Raft, 2015, charcoal on paper, Void Fraction, 2015, charcoal on paper
Hillel Roman’s charcoal drawings featured in the exhibition, Raft and Void Fraction, depict images that the artist found online. Raft portrays the deck of a ship after shark fishing, the blinding sun abstracting the figures’ details in the aftermath of illegal killing. Void Fraction depicts a porous molecular structure of a material as seen through an electron microscope, but in fact the viewer has no way of knowing its scale: whether this is a backdrop, a piece of jewelry, or a few molecules that cannot be seen with the naked eye. “This is an image deprived of depth, yet not entirely flattened. It is impossible to enter, but it also doesn’t come out towards the viewer, it remains flickering in its own here-not-here, in its own there-not-there,”* writes Merhav Yeshoron about the drawings, as if they are a part of a faulty model of communication in which the receiver and the transmitter fail to communicate.
* Mehav Yeshoron, “Charchoal World,” Universal, Sternthal Books, 2015, p. 138.

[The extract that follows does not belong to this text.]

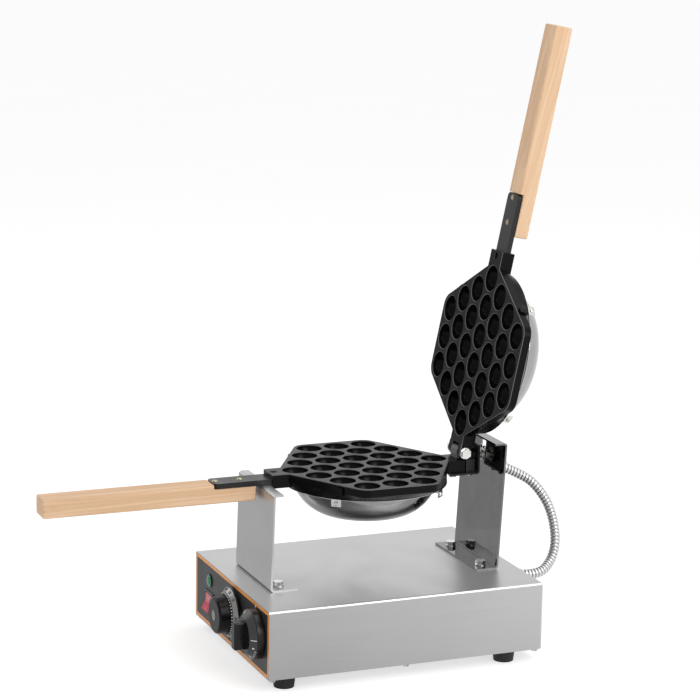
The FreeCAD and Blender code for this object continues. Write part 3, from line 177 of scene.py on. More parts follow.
def vector_math(tree, operation, *values):
    made = add_node(tree, "ShaderNodeVectorMath", {"operation": operation}, dict(enumerate(values)))
    return made.outputs["Value" if operation in ("LENGTH", "DOT_PRODUCT") else "Vector"]


def weighted_sum(tree, first, first_share, second, second_share):
    return math_node(tree, "ADD", math_node(tree, "MULTIPLY", first, first_share),
                     math_node(tree, "MULTIPLY", second, second_share))


def remap(tree, value, low, high, from_low=0.0, from_high=1.0):
    return add_node(tree, "ShaderNodeMapRange", {"clamp": True},
                    {"Value": value, "From Min": from_low, "From Max": from_high, "To Min": low,
                     "To Max": high}).outputs["Result"]


def mix_colour(tree, share, first, second):
    made = add_node(tree, "ShaderNodeMix", {"data_type": "RGBA"}, {0: share, 6: first, 7: second})
    return made.outputs[2]


def shaded(colour, share, lift=0.0):
    return tuple(min(1.0, c * share + lift) for c in colour[:3]) + (1.0,)


def surface_place(tree, kind="Object"):
    return add_node(tree, "ShaderNodeTexCoord").outputs[kind]


def split_axes(tree, vector):
    return add_node(tree, "ShaderNodeSeparateXYZ", {}, {0: vector}).outputs


def noise(tree, place, **inputs):
    return add_node(tree, "ShaderNodeTexNoise", {}, {"Vector": place, **inputs}).outputs["Fac"]


def stretched_noise(tree, place, stretch, detail, roughness, distortion=0.0):
    drawn = vector_math(tree, "MULTIPLY", place, stretch)
    return noise(tree, drawn, Scale=1.0, Detail=detail, Roughness=roughness, Distortion=distortion)


# Distance of the surface from a straight axis through a centre
def axis_distance(tree, centre, axis):
    offset = vector_math(tree, "SUBTRACT", surface_place(tree), centre)
    return vector_math(tree, "LENGTH", vector_math(tree, "CROSS_PRODUCT", offset, axis))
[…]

Will Antennas, 2021, rope constructions
The two sculptures that Avinoam Sternheim created for the exhibition are comprised mostly of ropes, and bring to mind antenna towers. The simple and light materials, which also include wood scraps and broken mirrors found on the street, stand in contrast to the technology that the heavy metal antenna towers are supposed to sustain. And indeed, one antenna tower was placed upside down, with its base by the ceiling, while the other wanders aimlessly through the exhibition space on wheels. The play on scale is important – not very small (like the small antenna sculpture in the gallery display window) and not large enough. The distorted scale gives the appearance of an effective communication apparatus, since the towers are taller than the visitors, and only at a second glace do we discover their inability to transmit and receive.